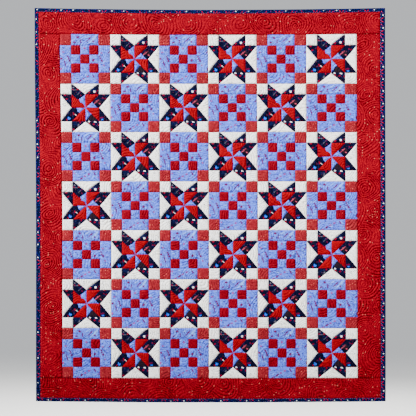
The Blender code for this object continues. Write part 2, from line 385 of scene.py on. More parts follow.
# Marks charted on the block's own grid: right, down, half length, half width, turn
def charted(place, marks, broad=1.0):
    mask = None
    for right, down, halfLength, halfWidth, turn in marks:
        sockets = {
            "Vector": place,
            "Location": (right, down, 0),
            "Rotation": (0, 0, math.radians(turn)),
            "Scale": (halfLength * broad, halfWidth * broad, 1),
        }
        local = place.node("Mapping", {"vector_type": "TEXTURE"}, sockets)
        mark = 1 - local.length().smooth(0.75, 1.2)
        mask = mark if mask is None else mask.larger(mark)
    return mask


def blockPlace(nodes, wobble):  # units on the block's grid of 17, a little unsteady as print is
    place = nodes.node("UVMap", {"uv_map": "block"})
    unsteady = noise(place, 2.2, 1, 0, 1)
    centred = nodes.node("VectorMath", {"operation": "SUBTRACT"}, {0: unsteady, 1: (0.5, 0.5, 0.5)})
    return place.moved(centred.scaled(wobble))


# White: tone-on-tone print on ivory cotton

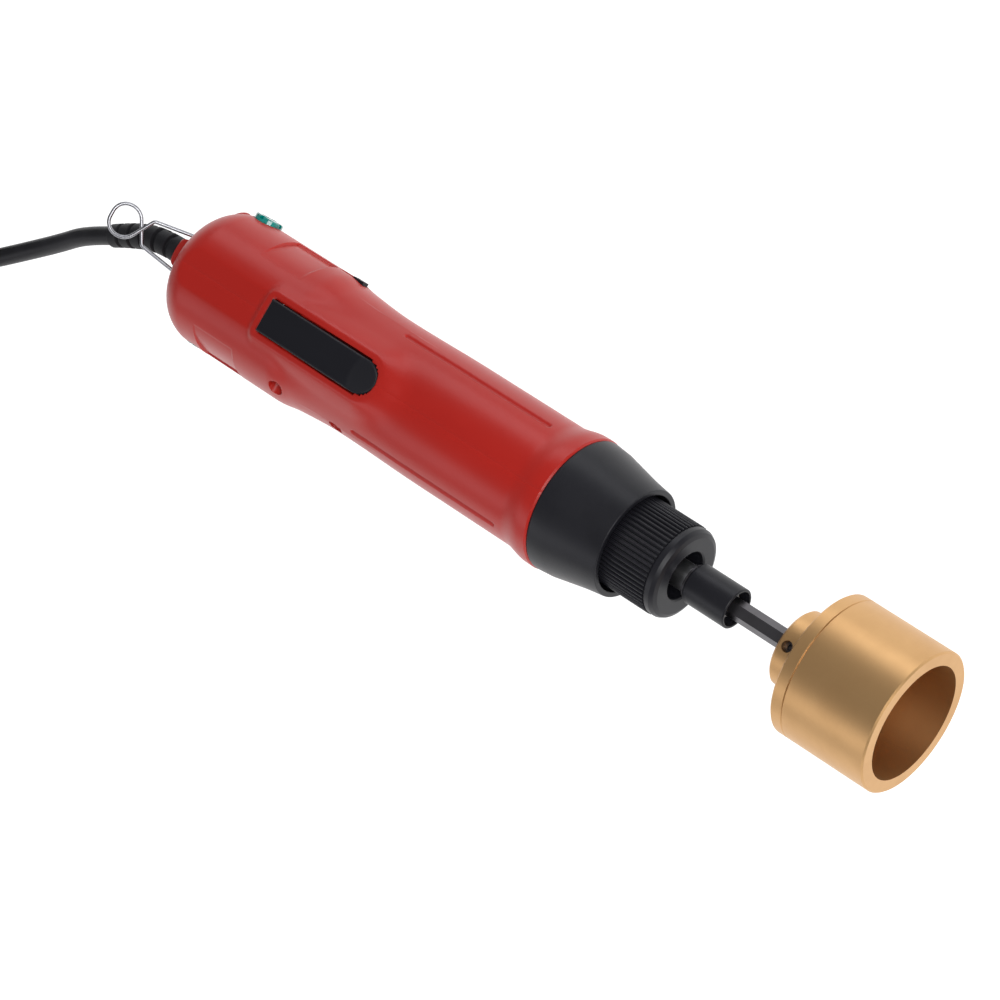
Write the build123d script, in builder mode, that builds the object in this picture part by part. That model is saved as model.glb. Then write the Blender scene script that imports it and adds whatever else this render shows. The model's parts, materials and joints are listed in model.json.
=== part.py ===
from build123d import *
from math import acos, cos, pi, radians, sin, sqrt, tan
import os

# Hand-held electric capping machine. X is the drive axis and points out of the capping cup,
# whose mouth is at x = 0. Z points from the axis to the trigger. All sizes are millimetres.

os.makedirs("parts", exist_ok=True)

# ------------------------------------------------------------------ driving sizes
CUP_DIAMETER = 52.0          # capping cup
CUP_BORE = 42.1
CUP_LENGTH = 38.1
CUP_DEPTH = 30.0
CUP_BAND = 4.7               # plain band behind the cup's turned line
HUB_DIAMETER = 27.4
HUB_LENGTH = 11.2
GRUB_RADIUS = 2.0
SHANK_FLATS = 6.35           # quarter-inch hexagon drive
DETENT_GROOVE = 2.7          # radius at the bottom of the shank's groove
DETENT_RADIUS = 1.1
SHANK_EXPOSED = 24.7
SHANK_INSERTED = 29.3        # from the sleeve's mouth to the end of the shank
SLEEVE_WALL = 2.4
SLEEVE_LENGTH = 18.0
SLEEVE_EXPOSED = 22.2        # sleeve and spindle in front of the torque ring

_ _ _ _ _

§ **Given exercise**
Look through the entries above and quote exactly the lines from the line with "Write the build123d" to the line with "# whose mouth", counting both of those lines.

§ **Response to the task**
Write the build123d script, in builder mode, that builds the object in this picture part by part. That model is saved as model.glb. Then write the Blender scene script that imports it and adds whatever else this render shows. The model's parts, materials and joints are listed in model.json.
=== part.py ===
from build123d import *
from math import acos, cos, pi, radians, sin, sqrt, tan
import os

# Hand-held electric capping machine. X is the drive axis and points out of the capping cup,
# whose mouth is at x = 0. Z points from the axis to the trigger. All sizes are millimetres.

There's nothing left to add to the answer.